Namely, just like a stand up comedian will often close out their act with a punchline that harks back to one of the first jokes they made in the set, one of the most impressive feats of Silicon Valley's most recent season is in the way that the final cliffhanger in the season finale alludes to a warning given to our main character in the opening sequence of the season premiere.


Obviously, of course, the layering in or foreshadowing of a plot twist that will pay off later on is hardly a new tactic in comedy or drama alike. But when you also consider the countless ways that Valley moves beyond the traditional juggling of an A, B, and C storyline each week without letting you forget the half dozen other characters potentially working against Pied Piper that could come out of the woodwork at any time, you begin to realize just how structurally sophisticated it is all around.

In addition to bringing in some terrific new supporting players to challenge the Pied Piper team in the ten episode second season, Silicon Valley's talented writers built upon the foundation they'd crafted in the first season to likewise enrich each individual preexisting character.


As such, season two is at its best when it pins its ensemble cast into a corner and the forces the guys to rely both on their own intellectual creativity as well as each other to turn things around.

Moving past the limitations of watching antagonists Dinesh (Kumail Nanjiani) and Gilfoyle (Martin Starr) simply try to one-up each other, the series soon realizes how staggeringly funny the two are as (albeit combative) allies, particularly in scripter Carrie Kemper's season highlight episode, "Homicide.”

While Zach Woods remains one of my favorite bright spots as Jared, the selfless teddy bear often overlooked by the rest of the group, one of the smartest things the writing staff did was to expand upon the persona of Freaks and Geeks and Party Down sitcom veteran (and frequent series scene-stealer) Martin Starr's sardonically deadpan Gilfoyle.


Knowing that they have an ace in the hole with Starr, Silicon makes him Pied Piper's secret weapon in season two as he instigates some ethically shady outside-the-box thinking that pushes the troubled start-up in some surprising directions for better and worse.

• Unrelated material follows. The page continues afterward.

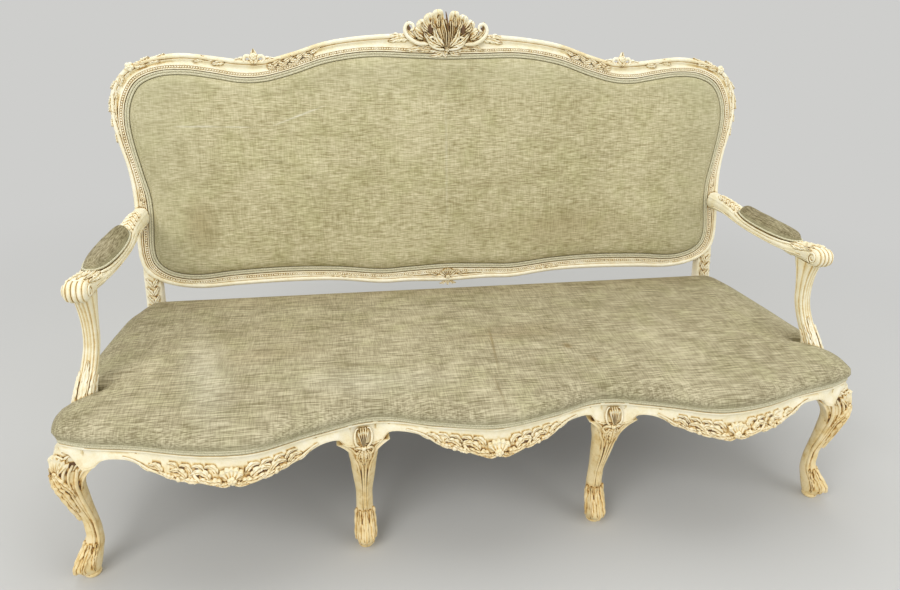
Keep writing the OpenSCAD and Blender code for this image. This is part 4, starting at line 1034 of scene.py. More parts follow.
def rear_leg(name, sign, material):
    """Plain inner rear leg under the rear rail."""
    top, x = RAIL_TOP_H - 60, INNER_X * sign
    shape = Shape()
    table = np.array([(share, mix(POST_Y, REAR_FOOT_Y, splay), REAR_FOOT_W * 1.1 * w) for share, splay, w in
                      ((1, 0, 0.5), (0.8, 0.12, 0.48), (0.55, 0.42, 0.44), (0.27, 0.8, 0.4), (0.04, 1, 0.4),
                       (0, 1, 0.4))])
    rings = []
    for k in range(40, -1, -1):
        share, y, half = open_at(table, k / 8)
        rings.append(soft_square(x, y, half, half, top * max(0.0, share)))
    shape.loft(rings)
    return wooden(name, shape, material)


# Upholstery
SOFT_GAP = 0.3
SEAT_INSET = 4
SEAT_REAR_Y = POST_Y - POST_W / 2 - SOFT_GAP * 4
SEAT_HALF_W = CORNER_BLOCK_X + LEG_BLOCK / 2 - SEAT_INSET
EDGE_R = 6
NOTCH_X = SUPPORT_FOOT[0] - SUPPORT_W * 0.60 - WELT_DIA * 1.5 - SOFT_GAP * 4
NOTCH_HW = SUPPORT_W * 0.68 + WELT_DIA * 1.5 + EDGE_R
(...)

In addition to giving T.J. Miller’s larger-than-life Erlich Bachman a foil in the sleazy entrepreneur Ross Hanneman (Chris Diamantopoulos) – a rumored extreme composite of Donald Trump and Mark Cuban – which by extension helps soften some of Erlich's often tasteless edges, the series offers Amanda Crew’s delightful Monica a few more great female personalities to play off of as a straight (wo)man and potential romantic interest for Richard (Thomas Middleditch).

Although attempting to fill the shoes left behind by the death of first rate character actor Christopher Evan Welch who played oddball visionary Peter Gregory is an impossibly thankless task, casting Suzanne Cryer as Laurie Bream, another (yet decidedly different) oddball was one of the best behind-the-scenes decisions made by the comedy so far.


Going from over-the-top crass to conceptual to cultural, the series (created by Mike Judge, John Altschuler and Dave Krinsky) culls comedy and conflict from any number of sources, which makes it compulsively watchable for its sheer unpredictability alone.

Deriving some of its most relatable laughs from the stresses of work and everyday life from a precarious phone battery to income rivalry, in addition to skewering the tech industry, Silicon Valley makes a worthy successor to co-creator Mike Judge's word-of-mouth breakthrough hit, Office Space.

Yet while it plays extremely well on its own as a highly entertaining sitcom, HBO's most consistently inventive, topical series is even better when you break down the method behind the madly funny code – reverse engineering the laughs to better appreciate what makes this tech comedy tick.